Entertainment

Sitting pretty

(
)

She grew up wanting to be the next Sue Simmons; she gets fun dish out of Dan Rather; and she’s named a hallway at work after her most wanted guest: Heather Locklear.

Wendy Williams, who is fast becoming daytime TV’s favorite guilty pleasure doesn’t feel remotely guilty about it.

Williams’ show does have an undeniable buzz among young hip urban/suburbanites; and pop culture mavens who were early devotees to Bravo and sleeper TV shows ranging from “Chelsea Lately” to “The Daily Show.”

She’s the cool aunt who’ll shoot you knowing looks at the holiday table, won’t rat you out to your parents and will slip you a hundred or two if you need it.

Her growing influence isn’t lost on industry heavy hitters — although her ironic wit may be.

Last week, when she “worried” that Oprah and Gayle King’s friendship might be impacted by Gayle’s move from OWN to CBS, Williams received an e-mail from a Winfrey spokesperson who said that Oprah wanted to assure Williams that all was fine with Gayle.

An amused Williams didn’t really buy the staffer’s subsequent denial that Oprah had nothing to do with the e-mail, especially since she herself is vigilant about seeing everything that goes out of the building with her name on it.

She also wonders if Oprah and company might need to be worrying more about more pressing matters than what Wendy says about her.

Then there’s Barbara Walters.

When Williams recently appeared on “The View,” Walters icily asked Williams why she had also chosen to have a “hot topics” segment” — as if Williams had appropriated Walters’ patent on the cotton gin.

The show is often more fun when Williams is talking about A-list celebrities that are on the competition instead of actually talking to them.

It does seem more tactful for her to predict that sexy rocker Marc Anthony could end up looking like Don Knotts when he’s not present.

While everyone else on daytime seems to be locked in a steel-cage death match for Oprah’s orphaned viewers, Williams has succeeded by not trying to emulate Oprah at all.

“I’m not afraid to say that I’m judging,” observes Williams, who feels that a kind delivery is also key to getting her most provocative questions answered.

When she smiles, leans in and politely says something to the effect of “We’re all such big fans of yours and we’d like to get to know you better,” it’s code for “You’re bombing out here.”

Recently renewed through 2014, her show is more of a small, boutique hit than a runaway smash. Dr. Phil may have three times as many viewers, but he isn’t likely to tell you what “down with the swirl” means or that nobody uses the expression “diva” anymore.

The success of the show has, however, taken its toll on some of her friendships: people who felt they should be joining her on the red carpet; friends who wanted jobs without any qualifications whatsoever (as if she were doing local access cable in her basement) and others who were quick to plant items about her.

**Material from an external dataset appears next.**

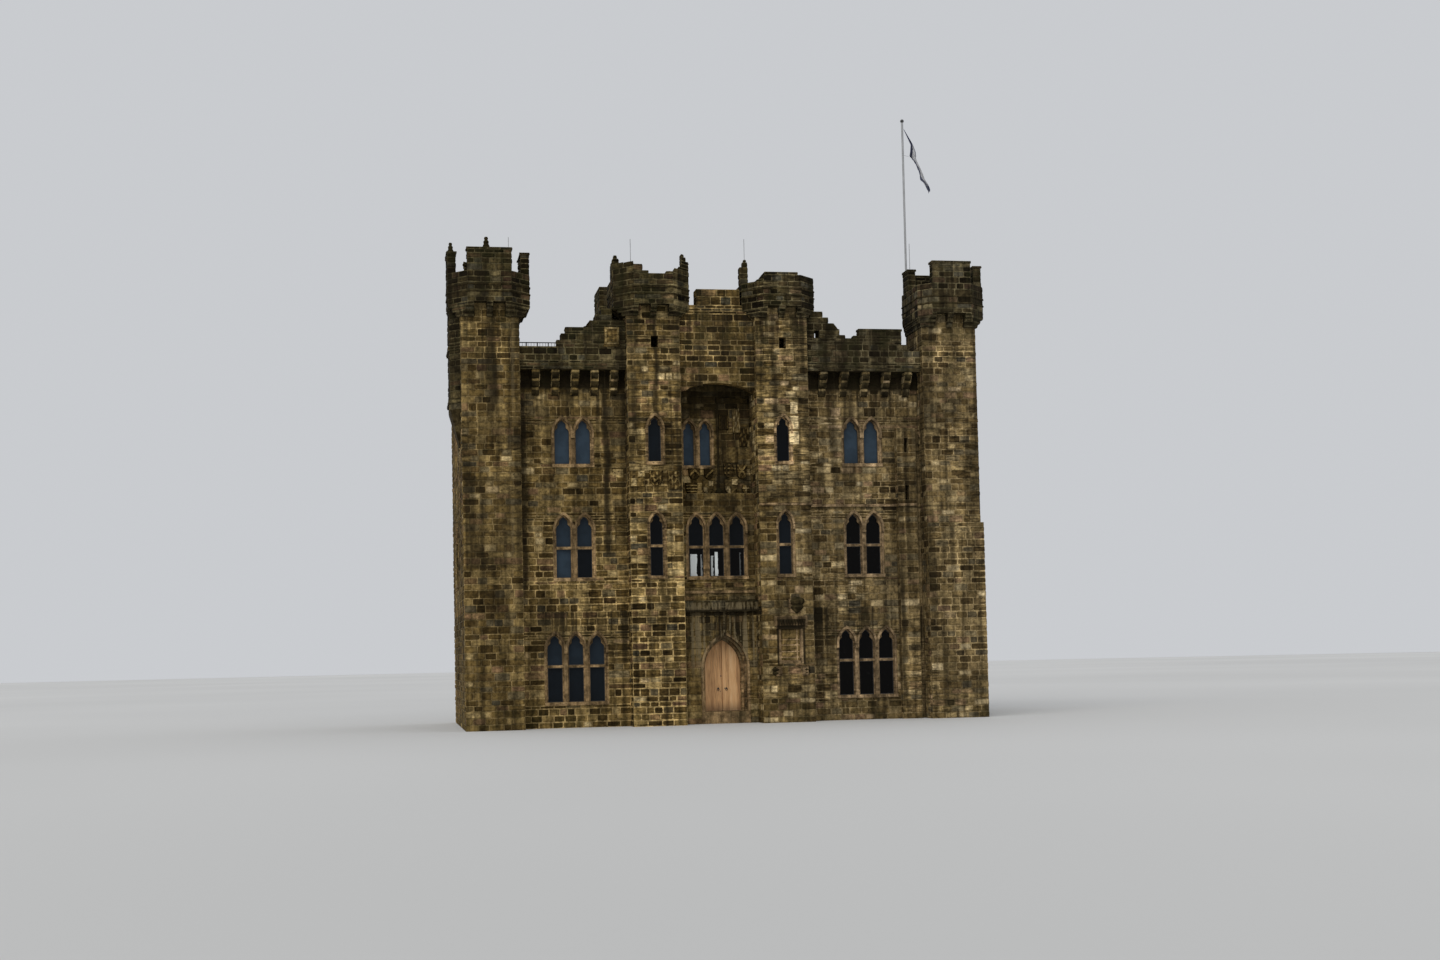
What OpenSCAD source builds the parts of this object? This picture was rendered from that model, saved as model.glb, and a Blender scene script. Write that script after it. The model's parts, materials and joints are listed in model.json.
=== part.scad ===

Williams, whose almost lethal, party girl past has been the subject of two best-selling books is now more likely to be found at home watching her idol Judge Judy; cooking dinner for her husband and 11-year old son; and getting her nightly dose of reality TV instead of partying and clubbing.

She’s quick to credit her ability to relate to an audience who still might not be out of their pajamas at 10 a.m. and her 5’11” frame: “People notice you walk in the room and you own it, until you don’t. ”

Williams is also emphatic about the value of hard work and “good moisturizing.”

If it took you 10 minutes to “get” Dame Edna, it might take you at least five to “get” Wendy. Look beyond the outsized personality, the signature “How You Doin’ ” catch-phrase and heels and wigs that stretch her to 6’5”, and you’ll see a 47-year-old woman who is decidedly in on the joke — and one of the most astute observers of relationships and pop culture around.

She usually does her own nails—stopping in at the manicurist once in a while to catch up with the girls in her New Jersey neighborhood “who drink white wine and want to escape” by watching her show.

As for the future, she’d like to find the time to teach a journalism class and would love to have both Judge Judy and Heather Locklear on the show. She particularly relates to Locklear since they’re around the same age and were pregnant at the same time. (Williams suffered a miscarriage).

However, Williams fully understands that both women are over the age of 40 and might have better things — and moisturizing — to do.